La procédure en serait certes prolongée, mais ce seul inconvénient ne constitue pas un dommage difficilement réparable. Il en va de même des éventuels frais supplémentaires que cela engendrerait.

Ainsi, conformément aux principes rappelés ci-dessus et en l'absence de circonstances particulières, la prolongation de la procédure due au fait que la recourante ne pourra attaquer l'ordonnance litigieuse qu'avec le jugement au fond ne constitue pas, en tant que telle, un dommage difficilement réparable.

Le recours sera par conséquent déclaré irrecevable

3.             La valeur litigieuse étant inférieure à 50'000 fr., la procédure est gratuite devant l'instance de recours (art. 116 al. 1 CPC; art. 19 al. 3 let. c LaCC; art. 71 RTFMC).

Il n'est par ailleurs pas alloué de dépens (art. 22 al. 2 LaCC).

* * * * *


PAR CES MOTIFS,
La Chambre des prud'hommes, groupe 3 :

 

Déclare irrecevable le recours formé le 30 janvier 2023 par A______ contre l'ordonnance OTPH/2254/2022 rendue le 22 décembre 2022 par le Tribunal des prud'hommes dans la cause C/12058/2021-3.

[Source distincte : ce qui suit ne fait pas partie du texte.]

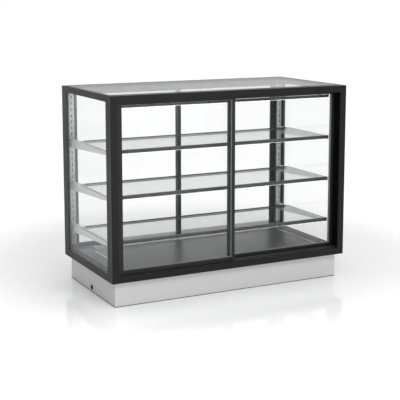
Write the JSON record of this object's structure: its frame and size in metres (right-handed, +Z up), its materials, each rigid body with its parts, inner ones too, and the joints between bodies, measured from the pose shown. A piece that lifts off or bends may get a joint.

Dit qu'il n'est pas prélevé de frais ni alloué de dépens.

Siégeant :

Madame Jocelyne DEVILLE CHAVANNE, présidente; Monsieur Claudio PANNO, juge employeur; Madame Agnès MINDER-JAEGER, juge salariée; Madame Fabia CURTI, greffière.

 

La présidente :

Jocelyne DEVILLE CHAVANNE

 

La greffière :

Fabia CURTI





 

 

 

 

 

Indication des voies de recours et valeur litigieuse :

 

Conformément aux art. 72 ss de la loi fédérale sur le Tribunal fédéral du 17 juin 2005 (LTF; RS 173.110), le présent arrêt peut être porté dans les trente jours qui suivent sa notification avec expédition complète (art. 100 al. 1 LTF) par-devant le Tribunal fédéral par la voie du recours en matière civile.

 

Le recours doit être adressé au Tribunal fédéral, 1000 Lausanne 14.

 

Valeur litigieuse des conclusions pécuniaires au sens de la LTF supérieure ou égale à 15'000 fr.